Taxes, and the revenue it creates for the government, will never be a selling point of any consumer product. Unfortunately, this is exactly what The Beer Store is trying to advertise about the high alcohol tax rates in Ontario. Somehow people should be happy to hear that Ontario’s alcohol tax, which “is more than double Quebec”, is going to “fund important services like healthcare and education”. While it is important that these projects get funded, the issue here is selling alcohol in convenient stores has nothing to do with the alcohol tax rate. People recognise that taxes are necessary to fund public programs but are reluctant to pander to tax increases to compensate for the inefficient use of their existing tax dollars. The websites goes on to compare the percentage increase in alcohol tax revenue since 2002 between Ontario and BC, for which revenue growth in in Ontario has been twice that of BC. What they fail to mention is that BC has a balanced budget while Ontario has a budget has a deficit of $11.7B. Without getting into the issues surrounding misuse of government funds it is also important to note that when they make a claim that Alberta has forgone $1.5B in tax revenue since its privatization they are also pointing out that consumers have saved $1.5B since privatization, money they were able to save or spend elsewhere. The real discussion about tax revenue from alcohol sales should not be about where to money is going  but instead about a reduction in taxes that lowers prices and provides overall growth to the industry by attracting more consumers.

The Beer Store continues with their propaganda by taking a stab at the credibility of convenience stores and their ability to properly check for ID. While there is always the possibility for abuse with ID-checking, it is unfounded to claim that there is going to suddenly be a major influx of under-age people buying alcohol. Something The Beer Store should consider is that many many under-age people still have access to alcoholic products even with 21 being the minimum age necessary to purchase alcohol in the US. When it comes to the inability to enforce these age restrictions I see no reason why convenience stores couldn’t be just as responsible as The Beer Store by implementing something similar to their “we ID 25” program.

The final “myth” put forward by The Beer Store is that their bottle return program makes them better suited than convenience store to deal with the sale of beer. While the level of success of the program is commendable, it is possible for the convenience stores to run a similar program using new or existing distribution channels. So while The Beer Store might have a slight advantage due to their existing infrastructure, it is not inconceivable for other companies that start offering alcohol to run a similar program in the future.

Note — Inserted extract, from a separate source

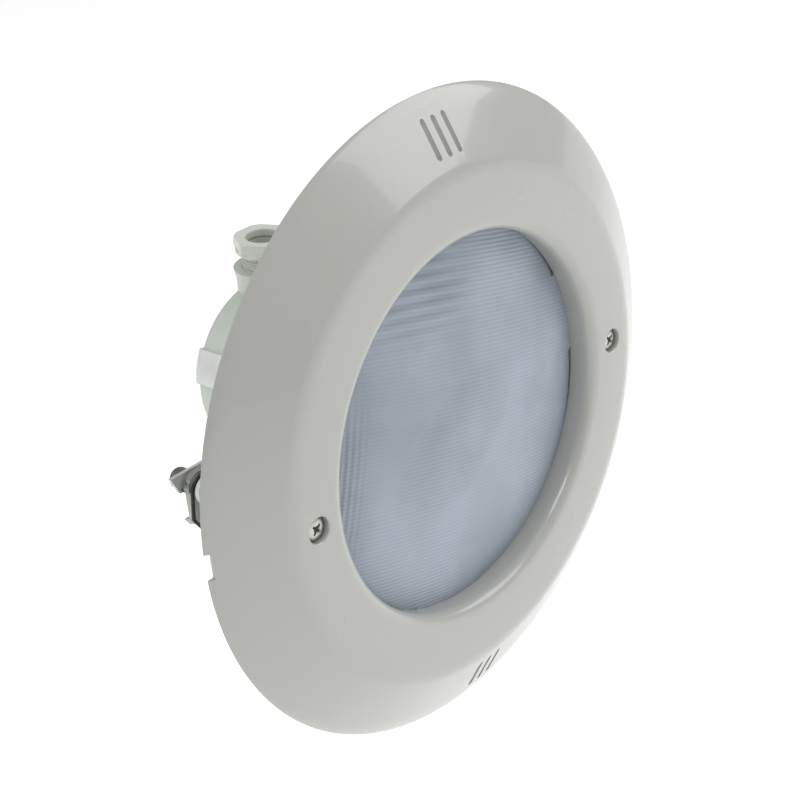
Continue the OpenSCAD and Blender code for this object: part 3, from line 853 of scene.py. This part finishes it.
@dataclass
class ClampScrew:
    """A long M6 screw with a cross recess, drawn about the Y axis with its head in front."""

    head_r: float = 5
    head_back: float = -14.2
    head_h: float = 2.4
    shank_r: float = 2.98
    root_r: float = 2.45
    pitch: float = 1
    thread_y: float = 17
    end_y: float = 59.2
    arm: float = 3.2
    arm_w: float = 1.25
    # how far below the head's face the plate of painted shade sits in the recess
    painted_shade_depth: float = 0.6

    def head(self) -> bmesh.types.BMesh:
        """The pan head with the shank's plain part."""
        front = self.head_back - self.head_h
        edge = (self.head_r, self.head_back - 0.9)
        outline = [(0, front)] + bend((0, front), (self.head_r - 0.5, front), edge, 10)
        outline += [(self.head_r - 0.15, self.head_back), (self.shank_r, self.head_back)]
        runout = self.thread_y + 0.6
        outline += [(self.shank_r, self.thread_y), (self.root_r, runout), (0, runout)]
        return lathe(outline, 64, closed=False)

    def cross(self) -> list[bmesh.types.BMesh]:
        """The cutters of the cross recess: two tapered arms and the cone between them."""
        front = self.head_back - self.head_h
        cuts = []
        for turn in (math.pi / 4, -math.pi / 4):
            arm = block((-self.arm, front - 0.5, -self.arm_w / 2), (self.arm, front + 1.7, self.arm_w / 2))
            for vert in arm.verts:
                if vert.co.y > front:
                    vert.co.x *= 0.35
                    vert.co.z *= 0.7
            cuts.append(moved(arm, Matrix.Rotation(turn, 4, "Y")))
        cone = [(0, front - 0.5), (1.9, front - 0.5), (1.7, front), (0.6, front + 1.9), (0, front + 2.1)]
        cuts.append(lathe(cone, 32, closed=False))
        return cuts

    def painted_shade(self, side: Side) -> bpy.types.Object:
        """Makes a near-black plate of painted shade that fills the bottom of the recess."""
        front = self.head_back - self.head_h + self.painted_shade_depth
        arms = []
        for turn in (math.pi / 4, -math.pi / 4):
            reach, half = self.arm * 0.85, self.arm_w * 0.6
            arm = block((-reach, front, -half), (reach, front + 0.3, half))
            soften(arm, 0.1)
            arms.append(moved(arm, Matrix.Rotation(turn, 4, "Y")))
        arms.append(bar(1.95, front - 0.001, front + 0.301, 32))
        # the painted shade plate follows the screw to its side
        shade_plate = Workpiece(f"{side.value}_recess_painted_shade", joined(arms)).put(side.place())
        return shade_plate.finished(
            RECESS_PAINTED_SHADE, f"{side.value}_screw", "stainless", [f"{side.value}_clamp_screw"]
        )

    def build(self, side: Side) -> bpy.types.Object:
        """Makes the screw of one side."""
        # the plate of painted shade in the cross recess
        self.painted_shade(side)
        name = f"{side.value}_long_screw"
        screw = Workpiece(name, self.head())
        for cut in self.cross():
            screw.work(cut, Cut.REMOVE)
        shank = bar(self.root_r, self.thread_y + 0.4, self.end_y, 40)
        ridge = thread(self.root_r, self.shank_r, self.pitch, self.thread_y, self.end_y - 0.3)
        screw.add(shank).add(ridge).put(side.place())
        return screw.finished(
            TURNED_STEEL, f"{side.value}_screw", "stainless", [f"{side.value}_clamp_screw"]
        )


@dataclass
class ClampDog:
    """The blanked plate that hangs from a bush, with its bent tooth, and its keeper band."""

    half_w: float = 6
    reach: float = 19.5
    front_y: float = 47.2
    plate_t: float = 3
    hub_r: float = 6.6
    bore_r: float = 5.05
    tooth: float = 3.4
    band_t: float = 1.4
    band_y: float = 45.2
    band_tilt: float = math.radians(7)
    bush_r: float = 5

    def corner_z(self) -> float:
        """Height of the plate's two lower corners."""
        return 5.5 - self.reach

    def plate(self, side: Side) -> bpy.types.Object:
        """Makes the dog."""
        corner = self.corner_z()
        arc = [
            (self.hub_r * math.cos(a), self.hub_r * math.sin(a))
            for a in (math.pi * i / 16 for i in range(17))
        ]
        side_x = self.half_w
        tip = [(-side_x, 0), (-side_x, corner), (0, -self.reach), (side_x, corner), (side_x, 0)]
        lower = rounded(tip, 1.2)
        back_y = self.front_y + self.plate_t
        dog = Workpiece(f"{side.value}_dog_plate", plate(arc, self.front_y, back_y))
        dog.work(plate(lower, self.front_y, back_y), Cut.ADD)
        tooth = bmesh.new()
        edge = [(self.front_y + 0.6, corner - 0.4), (back_y, corner + 0.8)]
        edge += [(back_y + self.tooth, corner - 0.5), (back_y, corner - 2.0)]
        edge += [(self.front_y + 0.6, corner - 1.0)]
        face = tooth.faces.new([tooth.verts.new((-self.half_w, y, z)) for y, z in edge])
        grown = bmesh.ops.extrude_face_region(tooth, geom=[face])["geom"]
        ends = [g for g in grown if isinstance(g, bmesh.types.BMVert)]
        bmesh.ops.translate(tooth, verts=ends, vec=(2 * self.half_w, 0, 0))
        dog.work(sealed(tooth), Cut.ADD)
        dog.work(bar(self.bore_r, self.front_y - 1, back_y + 1), Cut.REMOVE)
        dog.shape(lambda bm: soften(bm, 0.22, 2, 35)).put(side.place())
        return dog.finished(
            BLANKED_STEEL, f"{side.value}_dog", "dog_steel", [f"{side.value}_clamp_dog"], sharp=50
        )

    def loop(self, outwards: float) -> list[Point]:
        """One edge of the band: over the bush, down both sides and round the tip."""
        over = self.bush_r + 1.5 + outwards
        half = self.half_w + self.band_t / 2 + 0.2 + outwards
        low = 6.5 - self.reach - 0.3 * outwards
        angles = [math.radians(degrees) for degrees in range(15, 166, 10)]
        points = [(over * math.cos(a), over * math.sin(a)) for a in angles]
        points += bend((-half, low + 2.5), (-half, low), (-half + 2, low - 2.2), 4)
        points += bend((-2.4, -self.reach - 0.4 - 1.3 * outwards), (0, -self.reach - 1.9 - 1.3 * outwards),
                       (2.4, -self.reach - 0.4 - 1.3 * outwards), 6)
        points += bend((half - 2, low - 2.2), (half, low), (half, low + 2.5), 4)
        return points

    def band(self, side: Side) -> bpy.types.Object:
        """Makes the keeper band."""
        half = self.band_t / 2
        loop = Workpiece(f"{side.value}_rubber_band", plate(self.loop(half), -half, half))
        loop.work(plate(self.loop(-half), -half - 1, half + 1), Cut.REMOVE)
        loop.shape(lambda bm: soften(bm, self.band_t * 0.28, 3, 50))
        tilt = Matrix.Translation((0, self.band_y, 0)) @ Matrix.Rotation(self.band_tilt, 4, "X")
        loop.put(side.place() @ tilt)
        return loop.finished(
            BLACK_RUBBER, f"{side.value}_dog", "black_rubber", [f"{side.value}_keeper_band"], sharp=60
        )

    def build(self, side: Side) -> list[bpy.types.Object]:
        """Makes the dog and the band of one side."""
        return [self.plate(side), self.band(side)]


# ---------------------------------------------------------------- cable gland


@dataclass
class GlandScrew:
    """The hollow hexagon screw of the cable gland, drawn upwards from the boss's top."""

    boss_y: float = 98.8
    boss_z: float = 49.4
    lean: float = math.radians(4)
    bore_r: float = 7.6
    thread_r: float = 10
    root_r: float = 9.15
    pitch: float = 1.5
    low: float = -6.1
    flange: Point = (7.4, 9.8)
    flange_r: float = 12.6
    top: float = 14.2
    across_flats: float = 24

    def place(self) -> Matrix:
        """The transform from a gland drawn along the Y axis to the boss."""
        at = Matrix.Translation((0, self.boss_y, self.boss_z))
        return at @ Matrix.Rotation(self.lean + math.pi / 2, 4, "X")

    def build(self) -> bpy.types.Object:
        """Makes the screw."""
        low, high = self.flange
        soft = 0.7
        body = [(self.bore_r, self.low), (self.root_r, self.low)]
        body += [(self.root_r, low), (self.flange_r - soft, low)]
        body += bend((self.flange_r - soft, low), (self.flange_r, low), (self.flange_r, low + soft), 4)
        body += bend((self.flange_r, high - soft), (self.flange_r, high), (self.flange_r - soft, high), 4)
        body += [(self.bore_r, high)]
        corner = self.across_flats / math.sqrt(3)
        sixths = [i * FULL_TURN / 6 for i in range(6)]
        ring = [(corner * math.cos(a), corner * math.sin(a)) for a in sixths]
        hexagon = Workpiece("hexagon", plate(rounded(ring, 0.8), high - 0.3, self.top))
        cone = [(0, high - 1), (corner + 1.2, high - 1), (corner + 0.4, high + 1.6)]
        cone += [(corner - 1.1, self.top), (0, self.top)]
        hexagon.work(lathe(cone, 96, closed=False), Cut.KEEP_COMMON)
        hexagon.work(bar(self.bore_r + 0.9, high - 2, high + 1, 96), Cut.REMOVE)
        mouth = [(0, high - 2), (self.bore_r, high - 2), (self.bore_r, self.top - 1)]
        lip = (self.bore_r + 1, self.top + 0.05)
        mouth += bend((self.bore_r, self.top - 1), (self.bore_r, self.top), lip, 4)
        mouth += [(self.bore_r + 1, self.top + 1), (0, self.top + 1)]
        hexagon.work(lathe(mouth, 96, closed=False), Cut.REMOVE)
        hexagon.shape(lambda bm: soften(bm, 0.18, 2, 25))
        screw = Workpiece("hollow_gland_screw", lathe(body, 96))
        screw.add(thread(self.root_r, self.thread_r, self.pitch, self.low + 0.1, low + 0.2))
        screw.add(hexagon.taken()).put(self.place())
        return screw.finished(
            GLAND_WHITE, "gland_screw_body", "housing_plastic", ["gland_screw"], sharp=34
        )


# ---------------------------------------------------------------- studio


@dataclass
class Studio:
    """Floor, lights and camera."""

    azimuth: float = math.radians(-48.53)
    elevation: float = math.radians(27.13)
    roll: float = math.radians(-4.92)
    distance: float = 0.7152
    lens: float = 76.4
    shift: Point = (-0.0576, 0.0209)
    floor_z: float = -0.32
    light_distance: float = 1.6
    sky_slope: tuple[float, float, float] = (0.55, 0, 0.83)
    sky_strength: Point = (0.2, 0.54)

    def toward(self, azimuth: float, elevation: float) -> Vector:
        """The direction from the object to a place round it, both in radians."""
        level = math.cos(elevation)
        return Vector((math.sin(azimuth) * level, -math.cos(azimuth) * level, math.sin(elevation)))

    def camera(self) -> bpy.types.Object:
        """Makes the camera, which looks at the centre of the ring's back plane."""
        data = bpy.data.cameras.new("camera")
        data.lens = self.lens
        data.sensor_width = 36
        data.shift_x, data.shift_y = self.shift
        data.clip_start = 0.01
        cam = bpy.data.objects.new("camera", data)
        back = self.toward(self.azimuth, self.elevation)
        across = Vector((math.cos(self.azimuth), math.sin(self.azimuth), 0))
        up = back.cross(across)
        right = math.cos(self.roll) * across + math.sin(self.roll) * up
        above = -math.sin(self.roll) * across + math.cos(self.roll) * up
        turn = Matrix((right, above, back)).transposed().to_4x4()
        cam.matrix_world = Matrix.Translation(back * self.distance) @ turn
        bpy.context.scene.collection.objects.link(cam)
        bpy.context.scene.camera = cam
        return cam

    def floor(self) -> bpy.types.Object:
        """Makes the plain pale floor."""
        bm = bmesh.new()
        bmesh.ops.create_grid(bm, x_segments=1, y_segments=1, size=12)
        bmesh.ops.translate(bm, verts=bm.verts[:], vec=(0, 0, self.floor_z))
        mesh = bpy.data.meshes.new("floor")
        bm.to_mesh(mesh)
        bm.free()
        ground = bpy.data.objects.new("floor", mesh)
        sheet = Sheet("pale_floor")
        sheet.set(Base_Color=(0.92, 0.92, 0.92), Roughness=0.9, Specular_IOR_Level=0.1)
        sheet.set(Emission_Color=(1.0, 1.0, 1.0), Emission_Strength=0.5)
        mesh.materials.append(sheet.material)
        bpy.context.scene.collection.objects.link(ground)
        return ground

    def softbox(self, name: str, azimuth: float, elevation: float, size: Point, power: float) -> None:
        """Adds one soft light that faces the object.

        Args:
            name: the light's name.
            azimuth: its direction round the object, in degrees.
            elevation: its height, in degrees.
            size: width and height in metres.
            power: watts.
        """
        data = bpy.data.lights.new(name, "AREA")
        data.shape = "RECTANGLE"
        data.size, data.size_y = size
        data.energy = power
        lamp = bpy.data.objects.new(name, data)
        away = self.toward(math.radians(azimuth), math.radians(elevation))
        facing = away.to_track_quat("Z", "Y").to_matrix().to_4x4()
        lamp.matrix_world = Matrix.Translation(away * self.light_distance) @ facing
        bpy.context.scene.collection.objects.link(lamp)

    def light(self) -> None:
        """Makes the pale surroundings, lightest above and to the right, and the soft lights."""
        world = bpy.data.worlds.new("surroundings")
        world.use_nodes = True
        tree = world.node_tree
        sky = tree.nodes["Background"]
        slope = tree.nodes.new("ShaderNodeVectorMath")
        slope.operation = "DOT_PRODUCT"
        slope.inputs[1].default_value = self.sky_slope
        tree.links.new(tree.nodes.new("ShaderNodeTexCoord").outputs["Generated"], slope.inputs[0])
        fade = tree.nodes.new("ShaderNodeMapRange")
        for name, value in zip(("From Min", "From Max", "To Min", "To Max"), (-1, 1, *self.sky_strength)):
            fade.inputs[name].default_value = value
        tree.links.new(slope.outputs["Value"], fade.inputs["Value"])
        tree.links.new(fade.outputs["Result"], sky.inputs["Strength"])
        sky.inputs["Color"].default_value = (1, 1, 1, 1)
        bpy.context.scene.world = world
        self.softbox("key", 52, 38, (1.3, 1.0), 11)
        self.softbox("rim", -72, 56, (0.45, 0.7), 6)
        self.softbox("back", -135, 30, (0.6, 0.8), 3)
        self.softbox("top", 20, 82, (1.2, 0.8), 1.5)
        bpy.context.scene.view_settings.view_transform = "Standard"

    def build(self) -> None:
        """Makes the studio."""
        self.camera()
        self.floor()
        self.light()


# ---------------------------------------------------------------- everything


PLAIN_NODES: dict[str, Finish] = {
    "retaining_ring": HOUSING_WHITE,
    "retaining_screws": TURNED_STEEL,
    "head_o_rings": BLACK_RUBBER,
    "lens_gasket": GREY_SILICONE,
    "filament_supports": NICKEL_WIRE,
    "lamp_base": STEATITE,
    "lamp_terminals": BRASS,
    "terminal_screws": TURNED_STEEL,
    "strap_nuts": TURNED_STEEL,
    "clamp_brackets": ZINC_PLATE,
    "bracket_rivets": TURNED_STEEL,
    "stop_pins": DULL_STEEL,
    "spacer_sleeves": HOUSING_WHITE,
    "gland_grommet": BLACK_RUBBER,
    "gland_washer": NYLON_BLACK,
    "housing_bowl": HOUSING_WHITE,
    "back_strap": ROLLED_STEEL,
    "left_screw_clip": DULL_STEEL,
    "right_screw_clip": DULL_STEEL,
    "left_end_nut": DULL_STEEL,
    "right_end_nut": DULL_STEEL,
    "left_dog_bush": NYLON_WHITE,
    "right_dog_bush": NYLON_WHITE,
}


def dress_nodes() -> None:
    """Gives each frame node that still shows its own finish."""
    for name, finish in PLAIN_NODES.items():
        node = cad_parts[name]
        if node.hide_render:
            continue
        node.data.materials.clear()
        node.data.materials.append(finish.material())
        LOG.info("%s wears %s", name, finish.name)


def corners(box: tuple[Vector, Vector]) -> list[list[float]]:
    """A box's two corners as plain lists."""
    return [list(box[0]), list(box[1])]


def main() -> None:
    """Builds the light and its studio."""
    logging.basicConfig(level=logging.INFO, format="%(message)s")
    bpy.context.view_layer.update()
    Studio().build()
    FaceRing().build()
    Lamp().build()
    GlandScrew().build()
    for side in Side:
        ClampScrew().build(side)
        ClampDog().build(side)
    dress_nodes()


if __name__ == "__main__":
    main()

Should the people of Ontario’s choice of opening up alcohol for wider distribution result in higher prices, market forces will mean people will simply go and buy somewhere else at the price they want. So having considered all the arguments put forward by The Beer Store about how changes in alcohol legislation will hurt consumers, it would be remiss to ignore the simple fact that Ontarians should have the right to choose from who and where they buy their alcohol.